Amazon is reportedly trying to push Google out of Android phones


Jeff Bezos Amazon

REUTERS/Shannon Stapleton

Amazon CEO Jeff Bezos speaks at a news conference during the launch of Amazon's new tablets in New York, September 28, 2011

Amazon has been in talks with phone makers at a "factory level" to get its services onto Android handsets in place of Google's, according to a report from The Information.

The company wants to go deeper than pre-loading apps onto phones, which it currently does on some Android handsets. Instead, Amazon has its sights set on getting a third-party to make a phone that resembles the Kindle Fire tablets.

Google currently has rules for Android which prohibit certain types of activity by software makers. The penalty for breaking them is a lack of access to Google's core services, such as Google Play. Amazon has been working on its own app store, called the Amazon App Store, which has many apps that are available on Google's store.
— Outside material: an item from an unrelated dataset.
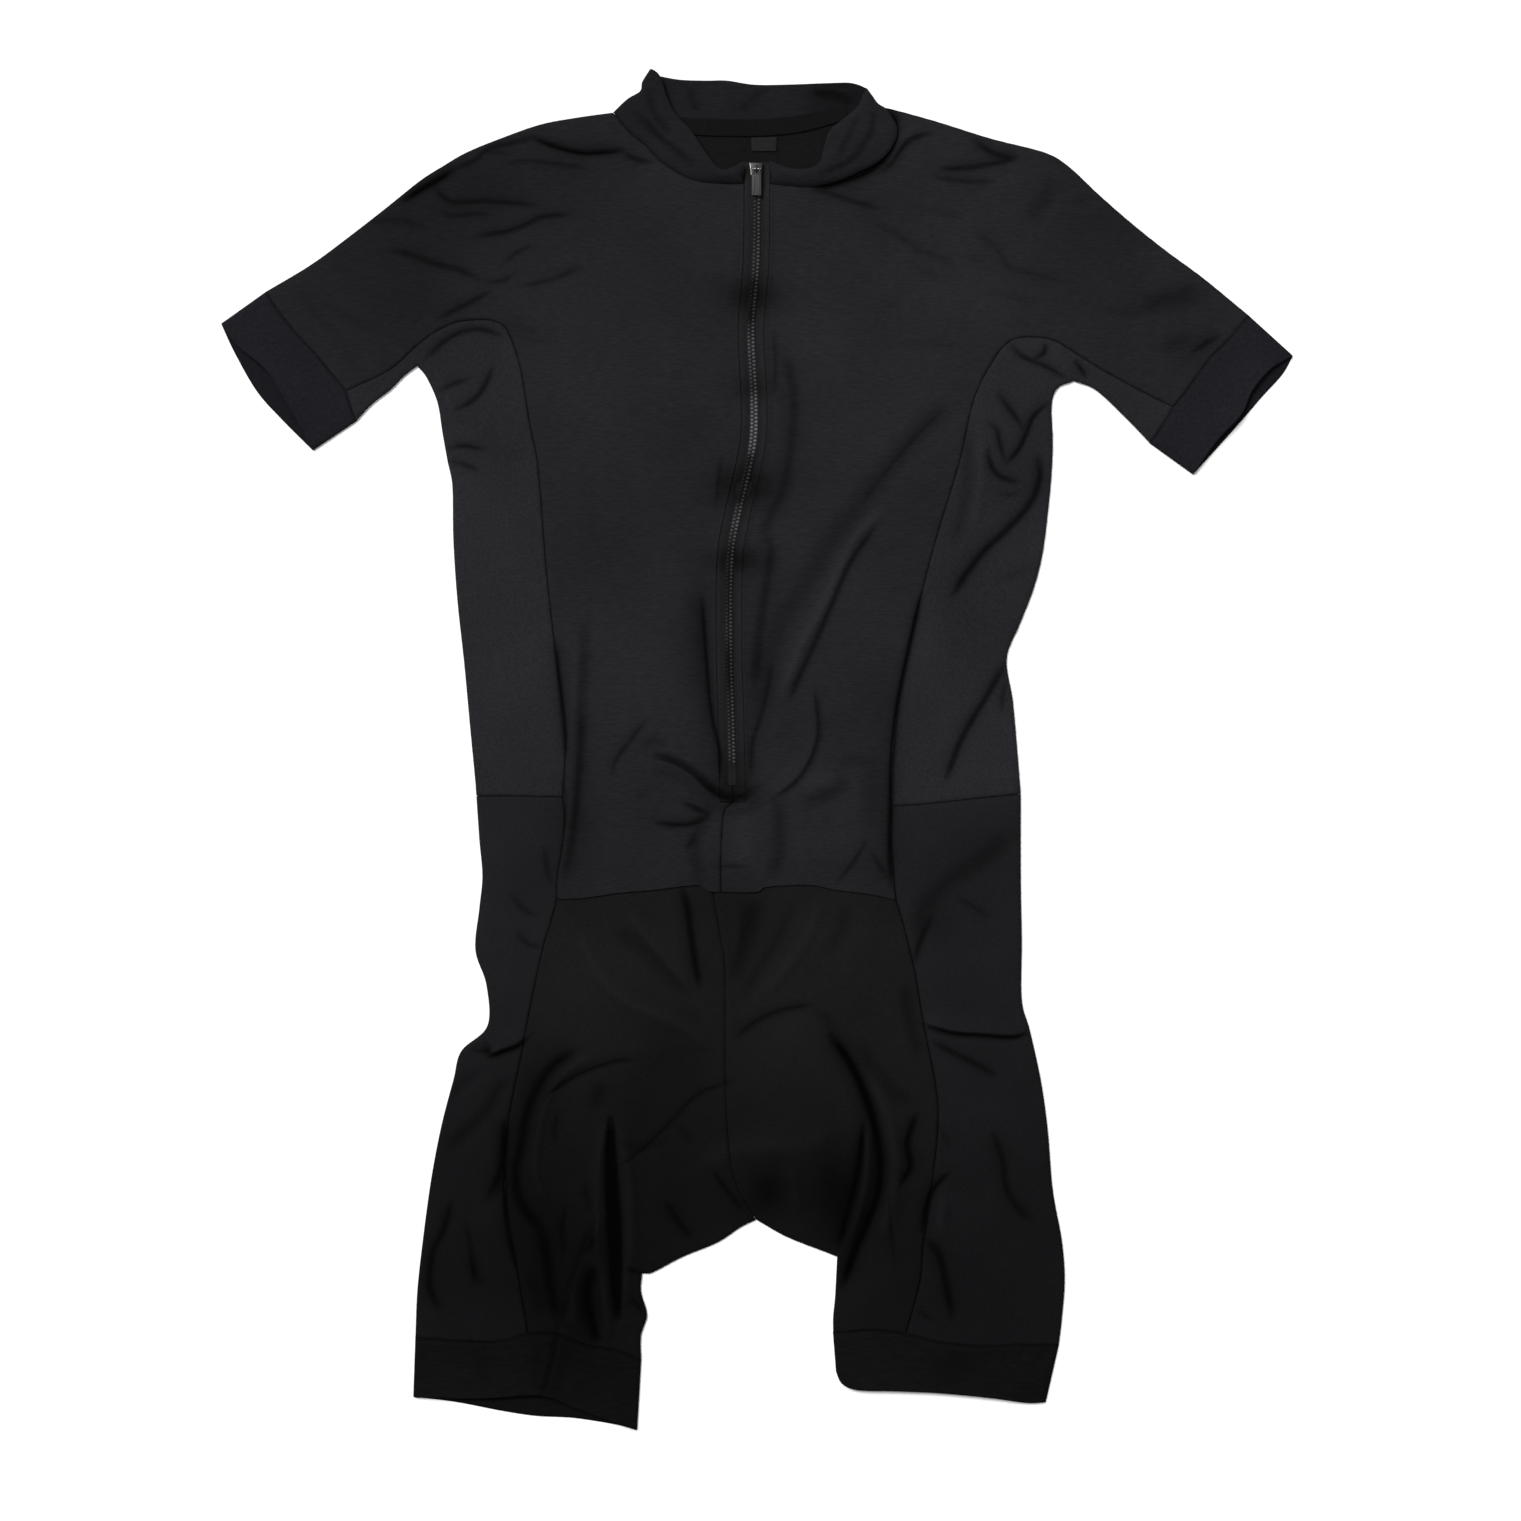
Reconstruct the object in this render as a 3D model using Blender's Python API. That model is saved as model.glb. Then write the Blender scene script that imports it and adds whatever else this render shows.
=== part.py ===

The reason for Amazon's talks are simple: The company wants an expanded presence on mobile - a platform it has traditionally been lacking on, besides shopping - without having to split revenue with Google.

Amazon had a brief foray into making its own phone, called the Fire Phone, that ran a version of Android overlayed with Amazon's own services. The phone bombed, however, and is no longer available for sale.

Amazon has recently been beefing its smartphone app offerings up, breaking out some features - such as grocery shopping or barcode scanner - into separate apps.


The strategy to get Android users onto Amazon services is also important because iPhone users are currently the most valuable customers. However, emerging markets such as India - which an Amazon executive described as a "trillion-dollar market" - predominantly use Android phones.